通常のドラマならば、ひっぱってきた「謎」の種明かしをしてみせて、その人が物語に絡んで予想外の方向に展開していく……といった手段を使うところ。脚本家は敢えて正体を明かさず、「みなさんで考えて」とボールを投げ返したのです。ドラマツルギーの封印という斬新な手法です。
【3】については、3.11の津波を体験しなかった百音。故郷に居なかったことを「後ろめたい」と思い罪悪感のようなものを抱え続けている。この朝ドラは簡単に言えば、トラウマをどう解消していくかが、最大のテーマになっています。

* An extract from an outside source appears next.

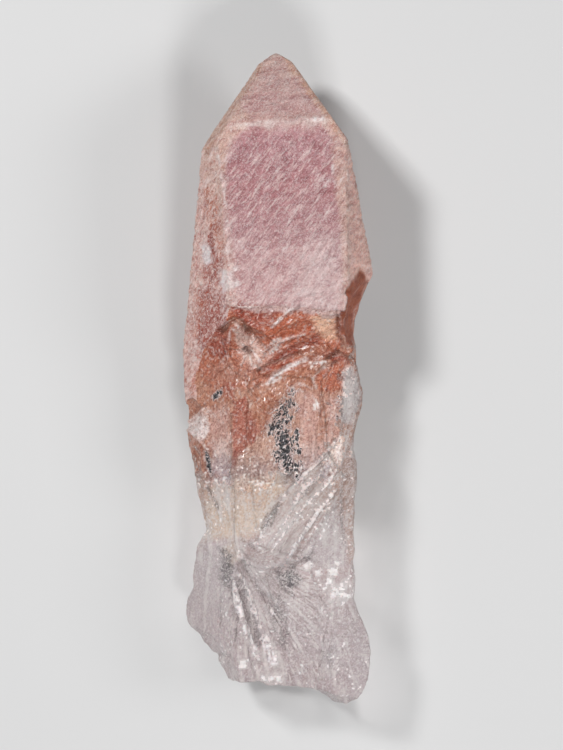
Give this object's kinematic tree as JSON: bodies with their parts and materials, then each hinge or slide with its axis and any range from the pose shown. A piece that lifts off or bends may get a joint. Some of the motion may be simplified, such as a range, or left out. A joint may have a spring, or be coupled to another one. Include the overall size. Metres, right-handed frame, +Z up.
{
  "type": "lemurian seed quartz crystal",
  "caption": "Natural quartz point with a frosted pink tip and faces, laddered sides and a clear, broken, flared foot, lying on its flat back.",
  "frame": {"origin": "centre of the box's underside, on the flat back prism face that the crystal lies on", "axes": "+Y along the crystal to its tip, +Z up out of the front prism face, +X to the right seen from above with the tip away"},
  "size_m": [0.0304, 0.104, 0.0223],
  "materials": {
    "quartz": "frosted pink on the growth faces, clear and glassy where broken"
  },
  "bodies": {
    "root": {"crystal": "quartz"}
  },
  "joints": []
}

しかし、「震災の時にいなかった」ことは、彼女の罪なのか。本人の意図を超えた自然災害・津波を「見なかったことがそんなに悪いことなんでしょうか?」という視聴者の疑問も時々耳にします。
もちろん、自分のせいではない。そんなことわかっていても、しかしどこかでこだわり続けてしまう自分がいる。そんな繊細な心のあり様を描いた内省的ドラマなのです。
時に空気を読みすぎたり他に同調を求めすぎたり細かなことにこだわりすぎたりする日本人の特性、否定的な思考に陥りがちな国民性を映してもいる。そうした人の心の中に降りていき感情の揺れを細やかに丁寧に描いています。
従来の朝ドラの、明るくさわやか、優等生、しっかり者で前向きでといった主人公の定番イメージを覆していく異色のドラマになった理由ではないでしょうか。